Methods : 145 subjects (74.8±9.6 years) underwent cataract surgery with a clear corneal incision placed oblique to the steepest corneal meridian. Scheimpflug tomography was used to determine the corneal power pre-operatively and post-operatively (3-6 months). The preoperative measurements and surgeon specific SIA were used to calculate the predicted post-operative corneal power. Two models were created to examine the correction that would have been achieved had a toric intraocular lens (IOL) been implanted. The first model used the toric calculator predicted corneal astigmatism (predicted) and the second used the pre-operative corneal data alone (actual)

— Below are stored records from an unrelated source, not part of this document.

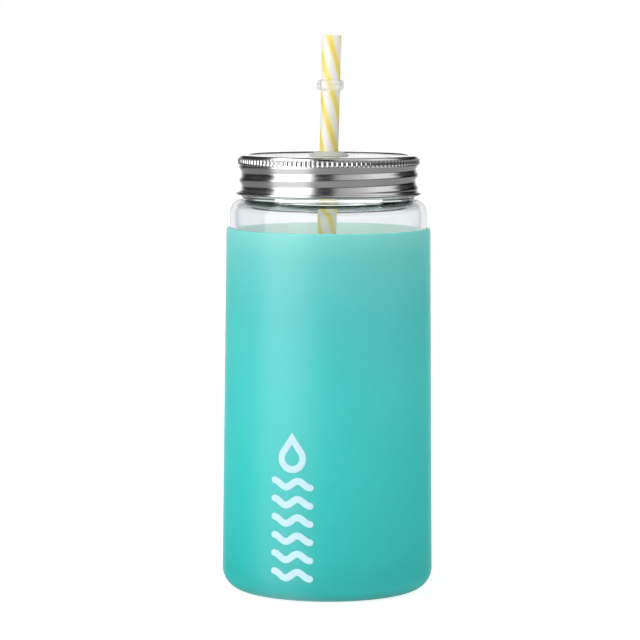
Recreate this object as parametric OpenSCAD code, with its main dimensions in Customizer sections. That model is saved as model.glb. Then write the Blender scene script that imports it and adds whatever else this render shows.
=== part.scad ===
// Glass drinking jar in a silicone sleeve, with a two-piece screw lid and a straw.
// Millimetres. +Z is up, the origin is the centre of the sleeve's base, and the
// printed side faces -Y.

/* [Sleeve] */
// Height of the silicone sleeve
sleeve_h = 141.6; // [130:0.2:144]
// Outer diameter of the sleeve at its rim
sleeve_rim_d = 79.6; // [79.2:0.1:81]
// Outer diameter of the sleeve just above its rounded foot
sleeve_foot_d = 82.3; // [81:0.1:85]
// Radius of the rounded foot
sleeve_foot_r = 8.4; // [7.8:0.1:9]
// Thickness of the sleeve's base
sleeve_base = 2.2; // [1.5:0.1:3]

/* [Printed motif] */
// Width of the motif around the sleeve
print_w = 17; // [12:0.5:22]
// Number of wave strokes under the drop
print_waves = 6; // [3:1:6]
// Height of the lowest stroke's centre
print_z = 11.2; // [11:0.2:20]
// Turn of the motif's centre from the front, towards the left
print_turn = 19.4; // [0:0.1:40]

/* [Glass jar] */
// Outer diameter of the glass body
jar_d = 77; // [76.6:0.1:77.4]
// Thickness of the glass wall
jar_wall = 3.1; // [2.6:0.1:3.6]
// Thickness of the glass base
jar_base = 5; // [3.5:0.1:6]
// Height at which the shoulder starts to round over
shoulder_z = 147.4; // [147:0.1:147.6]
// Radius of the rounded shoulder
shoulder_r = 5.6; // [5.2:0.1:5.7]
// Inner diameter of the mouth
mouth_d = 60.4; // [59:0.1:60.8]
// Turns of thread ridge on the glass
ridge_turns = 1.25; // [0.5:0.05:1.4]

/* [Lid] */
// Diameter over the knurled edge of the screw band
lid_d = 70.8; // [70.6:0.1:71.4]
// Height of the screw band's top face
lid_top_z = 170.1; // [169.9:0.1:170.4]
// Number of ridges around the knurled edge
knurls = 120; // [60:2:140]
// Pitch of the screw thread
thread_pitch = 5.08; // [4.9:0.02:5.2]
// Height of the rolled thread, from groove to crest
thread_h = 0.9; // [0.6:0.05:1]
// Thickness of the lid's sheet steel
sheet = 0.4; // [0.3:0.05:0.45]
// Diameter of the opening in the top of the band
band_opening_d = 63; // [62.6:0.1:64]

/* [Straw] */
// Outer diameter of the straw
straw_d = 7.5; // [6:0.1:8]
// Thickness of the straw's wall
straw_wall = 1; // [0.6:0.1:1.5]
// Length of the straw
straw_len = 209; // [200:1:240]
// Lean of the straw from upright, towards +X
straw_lean = 1.25; // [0:0.05:2]
// Outer diameter of the stop ring
ring_d = 10.4; // [9:0.1:14]
// Height of the stop ring
ring_h = 4.2; // [3:0.1:8]
// Distance from the top of the straw to the middle of the stop ring
ring_drop = 19.4; // [10:0.1:30]
// Diameter of the grommet's top flange
grommet_d = 15.7; // [14:0.1:18]
// Height of the grommet above the lid plate
grommet_h = 1.8; // [1:0.1:3]

/* [Hidden] */
$fn = 96;

slip = 0.1;            // running gap of the jar in its sleeve and of the lid's parts
bore_gap = 0.05;       // running gap of the straw in its grommet
arc_steps = 8;         // facets in each rounded corner

// Sleeve
foot_r = sleeve_foot_d / 2;
rim_r = sleeve_rim_d / 2;
sleeve_bore_r = jar_d / 2 + slip;
sleeve_bore_corner = 6.4;
rim_round = 0.4;

// Printed motif
print_t = 0.12;
stroke = 2.7;
wave_gap = 7;
wave_rise = 1.2;
waves_per_stroke = 1.5;
wave_steps = 24;
drop_r = 5.6;
drop_tip = 10;
drop_z = print_z + print_waves * wave_gap + 2.8;
print_margin = 3;
print_spread = 30;     // half angle of the film that the motif is cut from

// Glass jar
jar_z = sleeve_base;
jar_r = jar_d / 2;
heel_r = 7;
punt_r = 27;
punt_h = 1.5;
punt_edge = 2;
neck_r = 33.3;
finish_r = 33;
neck_bead_r = 34.1;
neck_bead_z = 154.3;
neck_bead_h = 1.7;
mouth_r = mouth_d / 2;
shoulder_cx = jar_r - shoulder_r;
shoulder_end = acos((neck_r - shoulder_cx) / shoulder_r);
ceiling_z = 150.6;     // underside of the shoulder, inside the jar
ceiling_corner = 3.2;
floor_corner = 6;
rim_corner = 1.2;

// Lid, from the top face down
flange_z = lid_top_z - sheet;
disc_top = flange_z - slip;
disc_z = disc_top - sheet;
disc_r = 34;
plate_edge = 0.1;
gasket_h = 0.95;
gasket_z = disc_z - gasket_h;
gasket_r = 33.5;
gasket_inner_r = 31.1;
jar_top = gasket_z - bore_gap;

// Screw band
knurl_r = lid_d / 2;
knurl_root = knurl_r - 0.35;
knurl_top = lid_top_z - 1.15;
knurl_z = knurl_top - 2.75;
knurl_steps = 4;
cap_corner = 1;
crest_r = knurl_r - 0.1;
skirt_top = knurl_z + 0.5;
skirt_bottom = 155.3;
fade_top = 2.4;
fade_bottom = 1.4;
curl_r = 0.65;
curl_cx = 36.5 - curl_r;
flare = 0.35;
flare_h = 1.3;
crest_z = 157.6;       // height of the thread's crest at +X
skirt_turn_steps = 72;
skirt_rise_steps = 14;

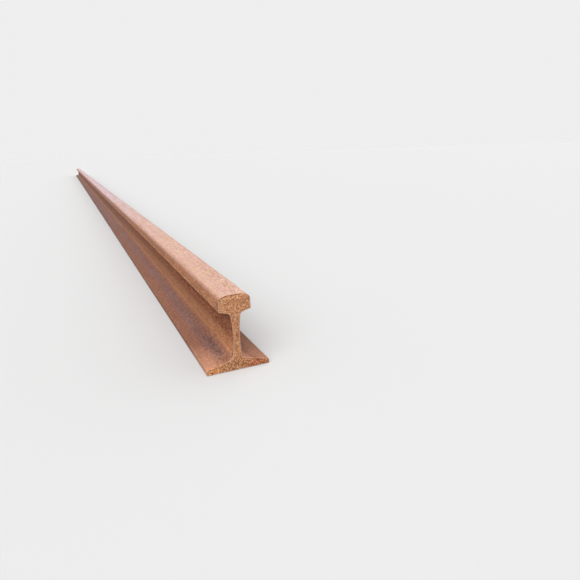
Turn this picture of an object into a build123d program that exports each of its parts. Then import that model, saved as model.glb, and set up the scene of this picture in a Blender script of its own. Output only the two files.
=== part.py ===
import os
from math import asin, degrees

from build123d import *

# A flat-bottom steel rail, 6 5/8 in high on a 5 1/2 in foot and about 114 lb per yard, rolled
# in one piece and sawn square at both ends. X runs along the rail, Y across it and Z up. The
# origin is on the underside of the foot, at mid length and on the middle of the section.

# Driving dimensions, in millimetres
rail_length = 11887.2
rail_height = 168.275

# Head: its width is taken at the gauge height, and its depth on the middle of the section
head_width = 69.05625
head_depth = 44.45
gauge_depth = 15.875
side_taper = 1 / 40
crown_radius = 254.0
shoulder_width = 19.05
shoulder_radius = 31.75
gauge_corner_radius = 9.525
head_lower_corner_radius = 2.0

# Web: its sides are hollow arcs, nearest to each other at the waist
web_thickness = 15.08125
web_waist_height = 73.025
web_side_radius = 355.6
upper_web_fillet = 9.525
lower_web_fillet = 19.05

# Foot
foot_width = 139.7
toe_thickness = 11.1125
toe_upper_radius = 4.0
toe_lower_radius = 1.6

# The fishing faces, below the head and above the foot, share one slope
fishing_slope = 1 / 4

# The worn edge round each sawn end
end_chamfer = 1.0

# How far the web is drawn into the head and the foot before they are joined
web_overlap = 10.0

# Heights that follow from those
gauge_height = rail_height - gauge_depth
head_apex = rail_height - head_depth
foot_apex = toe_thickness + fishing_slope * foot_width / 2


def head_side(z):
    """Half the width of the head at a height: its sides lean out towards the bottom."""
    return head_width / 2 + side_taper * (gauge_height - z)


def web_side(z):
    """Half the thickness of the web at a height."""
    rise = z - web_waist_height
    return web_thickness / 2 + web_side_radius - (web_side_radius**2 - rise**2) ** 0.5


# Where the side of the head meets the fishing face below it
lower_corner_y = head_side(head_apex) / (1 + side_taper * fishing_slope)
lower_corner = (lower_corner_y, head_apex + fishing_slope * lower_corner_y)

# The crown turns down as far as the shoulders, and they turn on past the side of the head
crown_turn = degrees(asin((head_width / 2 - shoulder_width) / crown_radius))
shoulder_turn = 75.0

with BuildPart() as rail:
    with BuildSketch(Plane.YZ.offset(-rail_length / 2)) as section:
        # Head: fishing faces and sides, carried up square to the full height
        with BuildLine():
            Polyline(
                (0, head_apex), lower_corner, (head_side(rail_height), rail_height), (0, rail_height)
            )
            mirror(about=Plane.YZ)
        make_face()

        # The running surface trims it: a flat crown with a rounder shoulder on each side
        with BuildLine():
            crown = JernArc((0, rail_height), (1, 0), crown_radius, -crown_turn)
            shoulder = JernArc(crown @ 1, crown % 1, shoulder_radius, -shoulder_turn)
            Polyline(shoulder @ 1, ((shoulder @ 1).X, 0), (0, 0))
            mirror(about=Plane.YZ)
        make_face(mode=Mode.INTERSECT)

        # From the lowest up, its corners are the lower ones, the gauge corners and the crown's ends
        fillet(section.vertices().group_by(Axis.Y)[-2], gauge_corner_radius)
        fillet(section.vertices().group_by(Axis.Y)[1], head_lower_corner_radius)

        # Foot: a flat underside, upright toes and two sloping fishing faces
        with BuildLine():
            Polyline((0, 0), (foot_width / 2, 0), (foot_width / 2, toe_thickness), (0, foot_apex))
            mirror(about=Plane.YZ)
        make_face()

        # Web: two hollow sides
        with BuildLine():
            web_bottom = foot_apex - web_overlap
            web_top = head_apex + web_overlap
            side = ThreePointArc(
                (web_side(web_bottom), web_bottom),
                (web_side(web_waist_height), web_waist_height),
                (web_side(web_top), web_top),
            )
            Line((0, web_bottom), side @ 0)
            Line(side @ 1, (0, web_top))
            mirror(about=Plane.YZ)
        make_face()

        # From the lowest up, the corners are now the underside's, the toes', and the web's
        # with the foot and with the head. Rounding the highest first keeps that order.
        fillet(section.vertices().group_by(Axis.Y)[3], upper_web_fillet)
        fillet(section.vertices().group_by(Axis.Y)[2], lower_web_fillet)
        fillet(section.vertices().group_by(Axis.Y)[1], toe_upper_radius)
        fillet(section.vertices().group_by(Axis.Y)[0], toe_lower_radius)
    extrude(amount=rail_length)

    sawn_ends = rail.faces().filter_by(Axis.X)
    chamfer(sawn_ends.edges(), end_chamfer)

rail.part.label = "rail"

os.makedirs("parts", exist_ok=True)
export_step(rail.part, "parts/rail.step")
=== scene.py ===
import math

import bpy
import numpy as np
from mathutils import Matrix, Vector, geometry, noise


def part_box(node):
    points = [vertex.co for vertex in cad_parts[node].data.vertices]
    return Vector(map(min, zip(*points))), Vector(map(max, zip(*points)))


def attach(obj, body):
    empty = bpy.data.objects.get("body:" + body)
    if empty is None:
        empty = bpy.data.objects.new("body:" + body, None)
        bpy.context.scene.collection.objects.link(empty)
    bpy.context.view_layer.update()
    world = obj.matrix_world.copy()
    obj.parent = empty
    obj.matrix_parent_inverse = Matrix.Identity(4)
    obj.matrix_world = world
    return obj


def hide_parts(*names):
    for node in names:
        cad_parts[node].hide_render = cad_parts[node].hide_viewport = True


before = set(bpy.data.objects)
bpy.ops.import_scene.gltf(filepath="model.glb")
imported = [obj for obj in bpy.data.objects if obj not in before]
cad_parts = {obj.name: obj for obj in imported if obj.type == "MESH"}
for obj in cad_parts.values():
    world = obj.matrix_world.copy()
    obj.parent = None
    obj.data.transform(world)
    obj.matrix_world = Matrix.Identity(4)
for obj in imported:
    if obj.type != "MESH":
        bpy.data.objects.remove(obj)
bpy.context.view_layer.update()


def srgb(red, green, blue):
    """The linear colour that shaders take, from a colour as it shows on screen, 0 to 255."""
    shown = np.array((red, green, blue)) / 255
    linear = np.where(shown <= 0.04045, shown / 12.92, ((shown + 0.055) / 1.055) ** 2.4)
    return (*linear, 1)


# Everything is in metres, in the frame of the CAD: X along the rail, Y to its left as the
# camera sees it, and Z up from the underside of the foot.
rail_low, rail_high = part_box("rail")
near_end = rail_low[0]
far_end = rail_high[0]

# Section of the rail, the same as in the CAD
RAIL_HEIGHT = 0.168275
HEAD_WIDTH = 0.06905625
HEAD_DEPTH = 0.04445
GAUGE_DEPTH = 0.015875
SIDE_TAPER = 1 / 40
CROWN_RADIUS = 0.254
SHOULDER_WIDTH = 0.01905
SHOULDER_RADIUS = 0.03175
GAUGE_CORNER_RADIUS = 0.009525
HEAD_LOWER_CORNER_RADIUS = 0.002
WEB_THICKNESS = 0.01508125
WEB_WAIST_HEIGHT = 0.073025
WEB_SIDE_RADIUS = 0.3556
UPPER_WEB_FILLET = 0.009525
LOWER_WEB_FILLET = 0.01905
FOOT_WIDTH = 0.1397
TOE_THICKNESS = 0.0111125
TOE_UPPER_RADIUS = 0.004
TOE_LOWER_RADIUS = 0.0016
FISHING_SLOPE = 1 / 4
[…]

Results : The predicted median shift in the steepest corneal meridian was 11.2° (IQR 6.0, 20.5°) away from the incision site. The median actual change was only 2.9° (IQR -6.5, 13.7°). Toric calculators significantly overestimate the overall change in axis for this cohort (p<0.001), and a poor correlation was found between the predicted and actual corneal axis change (r=0.086, p=0.14). The two models showed significantly different residual ocular astigmatic values (P<0.001) with the predicted (0.64D) being higher than the actual (0.40D) model

Conclusions : The oblique cross cylinder formulae used in the toric IOL calculators overestimates the shift in orientation of the steepest corneal meridian following cataract surgery. The findings would suggest that when using an corneal incision oblique to the steepest meridian that the toric IOL should be selected and placed in accordance with the pre-operative corneal power alone and not the corneal power as predicted through vector analysis

This is an abstract that was submitted for the 2016 ARVO Annual Meeting, held in Seattle, Wash., May 1-5, 2016.